Nonprofit News: October Edition


Credit: Daniel Breen

• Area airwaves have seen some big changes as NPR affiliate KUAR FM 89.1 and KLRE Classical 90.5 rebranded as Little Rock Public Radio. Marking its 50th year, the studio also named Maggie Ryan the new local host of “All Things Considered” and will host the Arkansas Tiny Desk Contest on Oct. 13. 

• The Arkansas Symphony Orchestra held a groundbreaking ceremony for its new Stella Boyle Smith Music Center set in East Village. The 20,000-SF center will greatly expand the ASO’s programming and education offerings, as well as its performance space, and is set to open in September 2024.

• The Museum of Discovery will debut two new permanent galleries — the Science Lab Gallery and Dynamic Earth — in early November that will take the place of exhibits damaged by flooding from burst pipes in 2021. 

• The UAMS Milk Bank, the first of its kind in Arkansas, opened last month to provide donated milk for NICU infants, “shortening the time it takes for regional hospitals to receive critical milk supplies and improving outcomes for babies.” The bank will accept donations from women across the state and will also provide breastfeeding counseling, infant safety programs and support for lactation services and practices.

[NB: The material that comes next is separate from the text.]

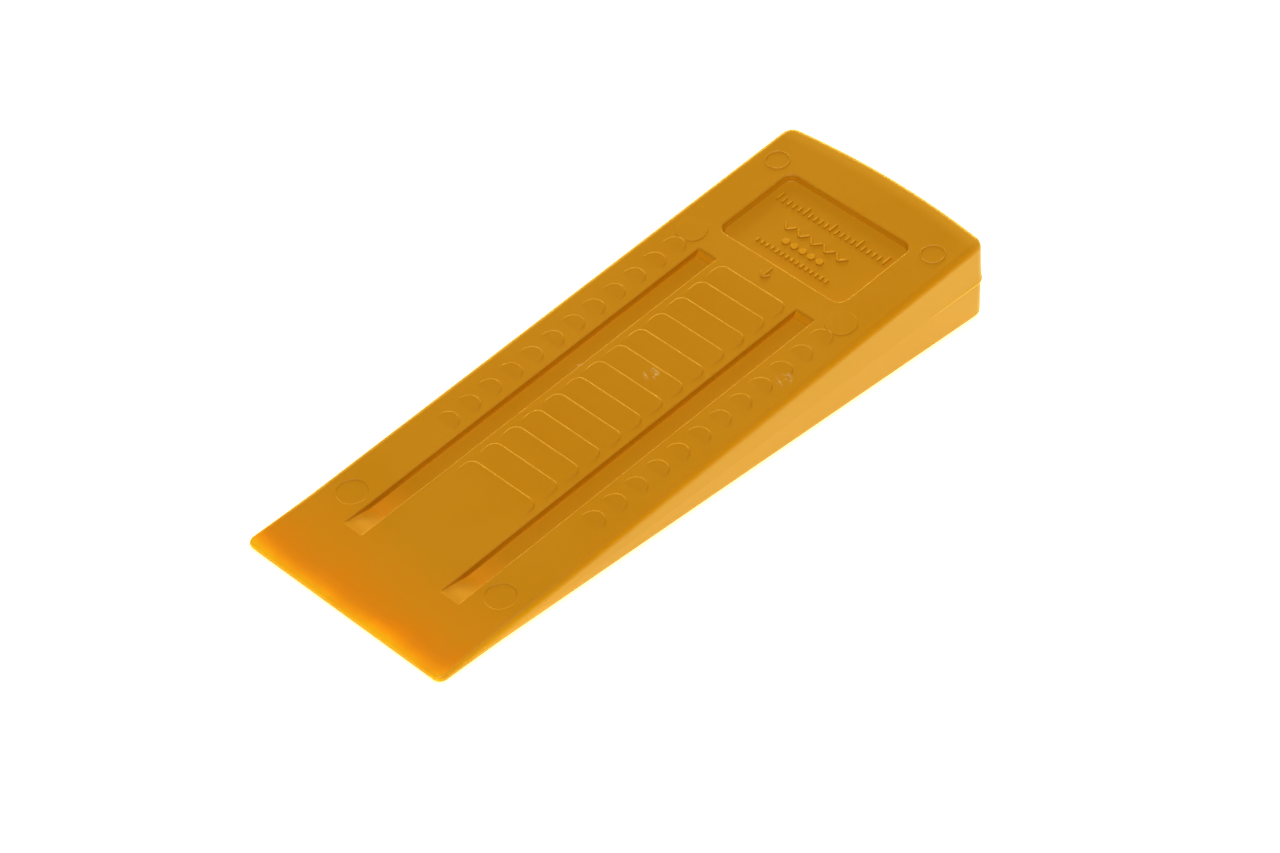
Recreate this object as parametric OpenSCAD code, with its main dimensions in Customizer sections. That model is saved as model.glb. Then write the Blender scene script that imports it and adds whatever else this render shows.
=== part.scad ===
// Felling wedge
//
// A one-piece moulded plastic wedge, driven by hand into the felling cut to
// keep the cut open and to tip the tree. Both faces carry the same pattern: two
// channels, a ladder of low steps between them, a row of scales outside each
// channel, and a sunk panel near the struck end. The steps and the scales
// climb towards the struck end and drop off sharply, so that the wood can't
// push the wedge back out.
//
// The wedge lies on its underside. X runs along it with the thin edge at -X,
// Y across it, Z up.

/* [Body] */
// Overall length, thin edge to the crown of the struck end (mm)
body_length = 200; // [190:1:210]
// Width across the long sides (mm)
body_width = 70.5; // [69:0.5:80]
// Thickness at the thin edge (mm)
tip_thickness = 1.8; // [1.6:0.1:2.6]
// Thickness at the struck end (mm)
butt_thickness = 26; // [24:0.5:32]
// Radius of the crowned striking face, seen from above (mm)
crown_radius = 250; // [200:10:400]
// Rounding of the long edges and of the struck end's rim (mm)
edge_radius = 2; // [1:0.25:2.5]
// Corner radius at the struck end, seen from above (mm)
butt_corner_radius = 4; // [3:0.5:6]
// Corner radius at the thin edge, seen from above (mm)
tip_corner_radius = 2.5; // [1.5:0.5:4]

/* [Channels] */
// Width of each channel at the face (mm)
channel_width = 6.3; // [4:0.1:6.6]
// Depth of each channel (mm)
channel_depth = 2; // [1:0.1:2]
// Distance from the middle of the face to the middle of a channel (mm)
channel_offset = 17.5; // [17.2:0.1:18]
// Distance from the thin edge to the start of the channel (mm)
channel_start = 20; // [20:0.5:24]
// Length over which the channel floor slopes down at the thin end (mm)
channel_ramp = 9.5; // [9:0.5:14]
// Length of the sloping wall at the end of the channel (mm)
channel_end_slope = 1.6; // [0.5:0.1:2.5]

/* [Steps and scales] */
// Number of steps up the middle of the face, the first one set apart
step_count = 13; // [8:1:13]
// Distance from one step to the next (mm)
step_pitch = 7.52; // [7:0.01:7.6]
// Distance from the first step to the second (mm)
first_step_gap = 8.1; // [7.6:0.1:8.5]
// Height of each step and scale (mm)
step_height = 0.45; // [0.2:0.05:0.8]
// Width of the steps (mm)
step_width = 24.8; // [20:0.1:25.2]
// Corner radius of the steps (mm)
step_corner_radius = 3; // [1:0.5:3.5]
// Radius of each scale (mm)
scale_radius = 3.5; // [2.5:0.1:3.7]
// Length over which each scale climbs from the face to its front (mm)
scale_climb = 4.5; // [3:0.5:4.5]
// Distance from the middle of the face to the middle of a row of scales (mm)
scale_offset = 26.3; // [26:0.1:27.5]

/* [Sunk panel] */
// Length of the panel along the wedge (mm)
panel_length = 28; // [20:0.5:30]
// Width of the panel across the wedge (mm)
panel_width = 44; // [36:0.5:45]
// Depth of the panel (mm)
panel_depth = 1.8; // [0.8:0.1:2]
// Distance from the crown of the struck end to the panel (mm)
panel_from_crown = 15.6; // [14:0.1:18]
// Corner radius of the panel (mm)
panel_corner_radius = 3; // [1.5:0.5:5]
// Lean of the panel's walls (mm outwards for each mm of height)
panel_lean = 0.4; // [0.2:0.1:0.6]

/* [Ejector marks] */
// Radius of the four large ejector marks (mm)
large_mark_radius = 4.3; // [3:0.1:4.4]
// Radius of the two small ejector marks near the struck end (mm)
small_mark_radius = 3.4; // [2.5:0.1:3.6]
// Distance from the middle of the face to the large marks (mm)
large_mark_offset = 26.8; // [26.5:0.1:27.5]
// Distance from the middle of the face to the small marks (mm)
small_mark_offset = 27.8; // [27.5:0.1:28.5]
// How far each mark is sunk below or stands above the face (mm)
mark_step = 0.15; // [0.05:0.05:0.3]

/* [Hidden] */
// Smoothness of curves
$fn = 96;

// Half the angle between the two faces
half_angle = atan((butt_thickness - tip_thickness) / 2 / body_length);
half_width = body_width / 2;

// The underside's face stands this high, because the wedge rests on its steps
face_z = step_height;

// Length along the middle plane: the lower rim of the struck end reaches
// furthest, by a little more than the middle plane does
mid_length = (body_length - (butt_thickness / 2 - edge_radius) * sin(half_angle))
           / cos(half_angle);
// The thin edge is a full round that is tangent to both faces
nose_radius = (tip_thickness / 2) * cos(half_angle) / (1 - sin(half_angle));
butt_half = tip_thickness / 2 + mid_length * tan(half_angle);

// Centre of a rounded corner that is tangent to a long side and to the crown
corner_y = half_width - butt_corner_radius;
corner_angle = asin(corner_y / (crown_radius - butt_corner_radius));
corner_x = mid_length - crown_radius
         + (crown_radius - butt_corner_radius) * cos(corner_angle);

// Where things lie along a face, measured from the thin edge
panel_x = mid_length - panel_from_crown - panel_length;
last_step = panel_x - 8.7;
first_step = last_step - (step_count - 2) * step_pitch - first_step_gap;
channel_end = last_step + 0.6;
mid_mark_x = last_step + 4;
end_mark_x = mid_length - 14.5;
tip_mark_x = channel_start + 8.8;
function step_x(i) = i == 0 ? first_step : last_step - (step_count - 1 - i) * step_pitch;
function step_run(i) = i == 1 ? first_step_gap : step_pitch;

// ---------------------------------------------------------------- frames

// The plane halfway between the two faces, with the underside's face level
module middle_plane() {
    translate([-body_length / 2, 0, face_z + tip_thickness / 2 * cos(half_angle)])
        rotate([0, -half_angle, 0]) children();
}

// One face, 0 the upper and 1 the underside: x runs up the face from the thin
// edge and z stands out of it
module on_face(side) {
    middle_plane() mirror([0, 0, side])
        translate([0, 0, tip_thickness / 2]) rotate([0, -half_angle, 0])
            children();
}

// The same pattern on both faces
module on_both_faces() {
    for (side = [0, 1]) on_face(side) children();
}

// ------------------------------------------------------------------ body

// Seen from above: rounded at all four corners, and open to the crown
module outline() {
    r = butt_corner_radius;
    t = tip_corner_radius;
    reach = r + 6;
    polygon([
        [t, half_width], [t, half_width - t], [0, half_width - t],
        [0, -half_width + t], [t, -half_width + t], [t, -half_width],
        [corner_x, -half_width], [corner_x, -corner_y],
        [corner_x + reach * cos(corner_angle), -corner_y - reach * sin(corner_angle)],
        [corner_x + reach * cos(corner_angle), corner_y + reach * sin(corner_angle)],
        [corner_x, corner_y], [corner_x, half_width]
    ]);
    for (s = [-1, 1]) {
        translate([corner_x, s * corner_y]) circle(r);
        translate([t, s * (half_width - t)]) circle(t);
    }
}

// A long bar with the two edges of its top rounded, for one face of the wedge
module face_bar() {
    r = edge_radius;
    translate([-20, 0, 0]) rotate([90, 0, 90]) linear_extrude(body_length + 60) {
        translate([-half_width, -60]) square([body_width, 60 - r]);
        translate([-half_width + r, -60]) square([body_width - 2 * r, 60]);
        for (s = [-1, 1]) translate([s * (half_width - r), -r]) circle(r);
    }
}

// The crowned striking face with its rounded rim, as part of a large disc
module crown() {
    r = edge_radius;
    h = butt_half;
    translate([mid_length - crown_radius, 0, 0]) rotate_extrude($fn = 720) {
        translate([0, -h]) square([crown_radius - r, 2 * h]);
        translate([0, -h + r]) square([crown_radius, 2 * h - 2 * r]);
        for (s = [-1, 1]) translate([crown_radius - r, s * (h - r)]) circle(r);
    }
}

// The rounded thin edge
module nose() {
    x = nose_radius;
    rotate([90, 0, 0]) linear_extrude(body_width + 20, center = true) {
        translate([x, 0]) circle(nose_radius);
        translate([x - nose_radius * sin(half_angle), -60]) square([body_length + 60, 120]);
    }
}

module blank() {
    intersection() {
        middle_plane() translate([0, 0, -60]) linear_extrude(120) outline();
        middle_plane() crown();
        middle_plane() nose();
        on_face(0) face_bar();
        on_face(1) face_bar();
    }
}

// -------------------------------------------------------------- features

// Cutter for one channel: ramp, level floor and sloping end wall
module channel() {
    w = channel_width;
    translate([0, w / 2, 0]) rotate([90, 0, 0]) linear_extrude(w)
        polygon([
            [channel_start - channel_ramp / channel_depth, 1],
            [channel_start + channel_ramp, -channel_depth],
            [channel_end - channel_end_slope, -channel_depth],
            [channel_end + channel_end_slope / channel_depth, 1]
        ]);
}

// One step: a slab that climbs from the face to its full height
module step(run) {
    r = step_corner_radius;
    w = step_width / 2;
    tilt = asin(step_height / run);
    translate([-run, 0, 0]) rotate([0, -tilt, 0]) translate([0, 0, -1.2])
        linear_extrude(1.2) {
            translate([0, -w]) square([run - r, 2 * w]);
            translate([0, -w + r]) square([run, 2 * w - 2 * r]);
            for (s = [-1, 1]) translate([run - r, s * (w - r)]) circle(r);
        }
}

// One scale: an upright disc whose top climbs from the face in the same way
module fish_scale() {
    r = scale_radius;
    intersection() {
        translate([-r, 0, -1]) cylinder(r = r, h = 1 + 2 * step_height);
        translate([-scale_climb, 0, 0]) rotate([0, -atan(step_height / scale_climb), 0])
            translate([-5, -r - 1, -4]) cube([20, 2 * r + 2, 4]);
    }
}

// Cutter for the sunk panel, wider at the face than at its floor
module panel() {
    l = panel_length;
    w = panel_width;
    r = panel_corner_radius;
    h = panel_depth;
    d = panel_lean * h;
    flare = panel_lean;
    translate([panel_x, 0, 0]) {
        for (x = [r, l - r], y = [-w / 2 + r, w / 2 - r])
            translate([x, y, -h]) cylinder(h = h + 1, r1 = r - d, r2 = r + flare);
        translate([0, w / 2 - r, 0]) rotate([90, 0, 0]) linear_extrude(w - 2 * r)
            polygon([[d, -h], [l - d, -h], [l + flare, 1], [-flare, 1]]);
        translate([r, 0, 0]) rotate([90, 0, 90]) linear_extrude(l - 2 * r)
            polygon([[-w / 2 + d, -h], [w / 2 - d, -h], [w / 2 + flare, 1], [-w / 2 - flare, 1]]);
    }
}

module raised() {
    for (i = [0 : step_count - 1]) translate([step_x(i), 0, 0]) step(step_run(i));
    for (i = [1 : step_count - 1], s = [-1, 1])
        translate([step_x(i), s * scale_offset, 0]) fish_scale();
    for (s = [-1, 1]) {
        translate([mid_mark_x, s * large_mark_offset, -1])
            cylinder(r = large_mark_radius, h = 1 + mark_step);
        translate([end_mark_x, s * small_mark_offset, -1])
            cylinder(r = small_mark_radius, h = 1 + mark_step);
    }
}

module sunk() {
    for (s = [-1, 1]) {
        translate([0, s * channel_offset, 0]) channel();
        translate([tip_mark_x, s * large_mark_offset, -mark_step])
            cylinder(r = large_mark_radius, h = 3);
    }
    panel();
}

// The whole wedge, one solid moulding
module wedge_body() {
    color([0.80, 0.53, 0.09])
    difference() {
        union() {
            blank();
            on_both_faces() raised();
        }
        on_both_faces() sunk();
    }
}

wedge_body();
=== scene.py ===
from math import asin, atan, cos, degrees, pi, radians, sin, tan

import bpy
from mathutils import Matrix, Vector


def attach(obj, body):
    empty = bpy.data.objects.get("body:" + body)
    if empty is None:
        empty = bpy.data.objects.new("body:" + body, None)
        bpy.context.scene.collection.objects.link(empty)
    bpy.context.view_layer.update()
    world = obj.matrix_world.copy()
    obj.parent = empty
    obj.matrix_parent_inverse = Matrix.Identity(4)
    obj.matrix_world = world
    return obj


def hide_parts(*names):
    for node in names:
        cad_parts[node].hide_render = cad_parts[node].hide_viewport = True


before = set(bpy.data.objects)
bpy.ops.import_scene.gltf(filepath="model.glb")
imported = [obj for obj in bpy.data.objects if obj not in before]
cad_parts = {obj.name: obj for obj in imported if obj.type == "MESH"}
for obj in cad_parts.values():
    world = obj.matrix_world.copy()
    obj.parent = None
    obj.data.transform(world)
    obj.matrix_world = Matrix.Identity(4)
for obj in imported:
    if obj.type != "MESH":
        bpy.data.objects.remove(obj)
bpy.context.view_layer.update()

scene = bpy.context.scene
mm = 0.001


# ---------------------------------------------------------------- the table
# A white table lit from below and from all round, as for a catalogue: a wide
# floor that glows a little, a large soft light overhead, and a lower one
# behind the struck end that catches every edge turned away from the camera.

class Nodes:
    """Builds one node tree. add() makes a node, gives it its own settings
    first, and then the values or the links of its sockets. A list gives a
    socket one link for each of its items."""

    def __init__(self, tree):
        self.tree = tree

    def add(self, kind, settings=None, sockets=None):
        node = self.tree.nodes.new(kind)
        for name, value in (settings or {}).items():
            if name == "stops":
                ramp = node.color_ramp.elements
                while len(ramp) < len(value):
                    ramp.new(1.0)
                for stop, (position, colour) in zip(ramp, value):
                    stop.position = position
                    stop.color = colour
            else:
                setattr(node, name, value)
        for name, value in (sockets or {}).items():
            for given in value if isinstance(value, list) else [value]:
                given = getattr(given, "socket", given)
                if isinstance(given, bpy.types.NodeSocket):
                    self.tree.links.new(given, node.inputs[name])
                else:
                    node.inputs[name].default_value = given
        return node


def shader(name):
    """A new material with its Principled shader: (material, nodes, shader)."""
    material = bpy.data.materials.new(name)
    material.use_nodes = True
    material.node_tree.nodes.clear()
    nodes = Nodes(material.node_tree)
    principled = nodes.add("ShaderNodeBsdfPrincipled")
    nodes.add("ShaderNodeOutputMaterial", None, {"Surface": principled.outputs["BSDF"]})
    return material, nodes, principled


def mesh_object(name, points, faces):
    """An object in the scene with a new mesh."""
    mesh = bpy.data.meshes.new(name)
    mesh.from_pydata(points, [], faces)
    mesh.validate()
    made = bpy.data.objects.new(name, mesh)
    scene.collection.objects.link(made)
    return made


table_size = 6.0
table_colour = (0.90, 0.90, 0.90, 1)
table_glow = 1.29
table_glow_colour = (1.0, 0.94, 0.52, 1)

reach = table_size / 2
table = mesh_object("table", [(-reach, -reach, 0), (reach, -reach, 0), (reach, reach, 0),
                              (-reach, reach, 0)], [(0, 1, 2, 3)])
table_white, nodes, principled = shader("table_white")
principled.inputs["Base Color"].default_value = table_colour
principled.inputs["Roughness"].default_value = 0.9
principled.inputs["Specular IOR Level"].default_value = 0.1
principled.inputs["Emission Color"].default_value = table_glow_colour
principled.inputs["Emission Strength"].default_value = table_glow
table.data.materials.append(table_white)

room_colour = (1.0, 0.95, 0.62, 1)
room_light = 0.20

studio = bpy.data.worlds.new("studio")
studio.use_nodes = True
background = studio.node_tree.nodes["Background"]
background.inputs["Color"].default_value = room_colour
background.inputs["Strength"].default_value = room_light
scene.world = studio


def softbox(name, place, size, power, tint):
    """A rectangular soft light at place that faces the middle of the table."""
    light = bpy.data.lights.new(name, "AREA")
    light.color = tint
    light.shape = "RECTANGLE"
    light.size, light.size_y = size
    light.energy = power
    lamp = bpy.data.objects.new(name, light)
    lamp.location = place
    lamp.rotation_euler = (-Vector(place)).to_track_quat("-Z", "Y").to_euler()
    scene.collection.objects.link(lamp)


softbox("overhead", place=(-0.32, -0.28, 1.42), size=(1.0, 1.0), power=16.6,
        tint=(1.0, 0.93, 0.66))
softbox("behind", place=(1.2, 1.15, 0.45), size=(1.8, 0.55), power=27,
        tint=(1.0, 0.92, 0.19))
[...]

Credit: Economics Arkansas

Economics Arkansas presented its Bessie B. Moore Teaching Awards for the 2022-2023 academic year to seven teachers statewide, including Jamie Garmon of Baker Elementary and Ruthie Walls of Central High School.

Oxford American was named one of seven national winners of the 2023 Whiting Literary Magazine Prizes.

• Quantia “Key” Fletcher, director of the Mosaic Templars Cultural Center, has been appointed to the Accreditation Commission of the American Alliance of Museums, the first in Arkansas history. 

UAMS recently received several gifts and grants of note, including $1.8 million from the National Cancer Institute to study prevention of major chemotherapy complications, $1.5 million from the U.S. Substance Abuse and Mental Health Services Administration to further non-opioid pain management strategies, $1.9 million from the National Institute on Aging to study the progression of Alzheimer’s disease and a gift from the estate of E. Lee Ronnel to create the first full-ride scholarship at UAMS.

big moves

• Kathy Webb is stepping down as CEO of the Arkansas Hunger Relief Alliance after more than a decade in the role.

• Kristin Koenigsfest is the new executive director of Big Brothers Big Sisters of Central Arkansas

• At UA Little Rock, Dr. Constance Meadors has been named the first associate director of the Arkansas Space Grant Consortium and NASA Established Program to Stimulate Competitive Research.

• Camp Aldersgate added two new faces to its development team: Lauren Samuelson as development officer and Gabrielle Confer as grant coordinator/development associate.

• Tyler Nagle is now the community relations manager for Alzheimer’s Arkansas.

Credit: Kelly White Photography

• Home for Healing hired Megan Boswell as its development director.

• The Arkansas Community Foundation added three new board members: Elizabeth Burns Anderson, Alyson Bradford and Jennifer Ronnel.

• The Salvation Army of Central Arkansas added five new members to its advisory board: Erin Argo, Barbara Day, Michelle Edmonds, Melanie Joyner and Jason Pederson.

• The CARTI Foundation added Jeff Neill and Dalton Van Horn to its board of directors.